When she is awake, she wants to stay awake; When she is asleep, she wants to stay asleep. Much like us, she is a devotee of Inertia.
To bed is a process: Bore into drowsiness. Hold and rock and wait for her arms to turn to jelly. Attempt to put her in her crib. If she kicks once, you're okay. If she brings her legs to her chest and kicks multiple times, repeat the whole process from the beginning. You're about to get a case of Beady Eyes Shining in the Dark.
It's very mathematical and before lying her in the bed one much consider: Am I willing to gamble it all that, this time, she'll stay asleep. Am I willing to start over if it doesn't work, or is that going to crush my soul?
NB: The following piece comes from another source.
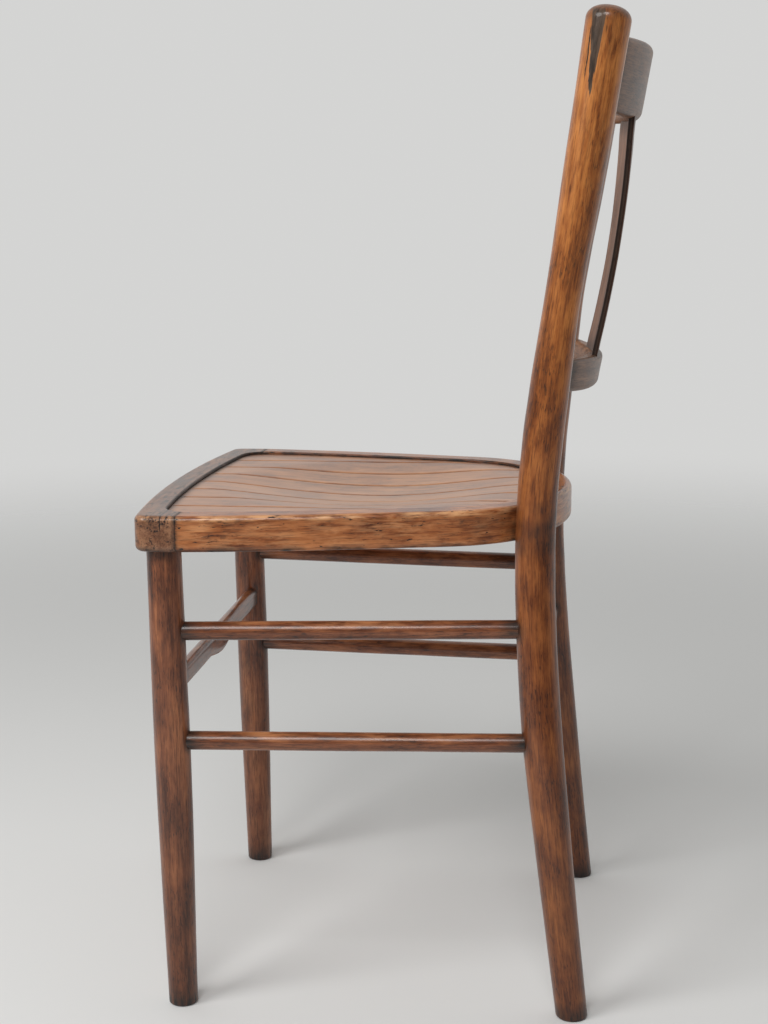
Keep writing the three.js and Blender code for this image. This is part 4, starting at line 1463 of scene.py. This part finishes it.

So she stays asleep. Both parents do a tip-toe sprint hybrid, dive into the bed, turn off light and hide faces, stifle the euphoric giggles of success.
Then, inevitably, I decide I need to look at her one more time. Make sure she's doing okay. So I get up, shine an iPhone on her face, maybe touch her stomach. She jerks. I skeedattle backward. Hold my breath. Hide my face in a pillow.
It all feels a lot like Jenga or a Ben Affleck movie that climaxes with bomb detonation.
There is a weird smell and I naturally attribute it to Chuck. It first reared when he got home from work, a job that includes lifting and machines and so it seems natural that he might have a certain smell. It's like feet that have been stuffed, sockless, into running shoes on a zillion degree day. Wandered through a pond. Left too long in a bag in the basement.
I don't say anything because he's self aware and if his feet smell, he'll figure it out. Days go by. The smell lingers. I question his hygiene, then ... I question my own. It's true I've gotten lax with the showers. It's true these pants put on old me, rather than me putting on the old pants. I'm trying, or trying-ish. I swear.
Then I figure it out: Sour milk. It's embedded in our couch.
"We're going to just have to throw this thing away," I tell Chuck.
But it's other places, too. It's staining my sweater. My pants. It's turning the PBG's meager hair to dreadlocks. It's on rags and pillows. It's become our signature scent.
The bambino learned her first trick: She can purposefully, it seems, yank a pacifier out of her mouth. Except she doesn't want it out of her mouth. She wants it in her mouth and that's why, now, after performing her greatest feat, she's weeping inconsolably. So we put it in her mouth. She yanks it out. Weeps. Repeat.
QUOTE OF THE WEEK
"This is the first time a diaper made me gag. It was all over her body. It was like she was wearing shit shorts." -- Chuck.
I don't really understand the purpose of a baby book, I tell Chuck. This one has three lines for me to relay the circumstances of her birth -- something that requires far more than, what, five sentences? "I mean, I'd probably just write in the link to my post about it," I tell him.
"You know what you do with a baby book?" he says. "You fill it with portraits from Sears. Then you come home after her wedding, look at it and cry."
TOO MANY BABIES
"I hope you got enough to eat, baby," I say.
She's a wee bit underweight and so this has become a mantra I say every feeding session.
Coincidentally, I'd also just gotten groceries.
"I think I did," Chuck says. "If not, I'll just --"
He turns around.
"Oh," he says.
"You have to see this," I say. I've got a top view of the workings of the breastpump and I'm watching myself get milked. My nipple tugged in rhythmic intervals and I'm emitting squirts like those from a small water gun.
"I can see it from here," he says, though he's more fascinated by the elongated nipple. "It looks like a machine that is making hot dogs."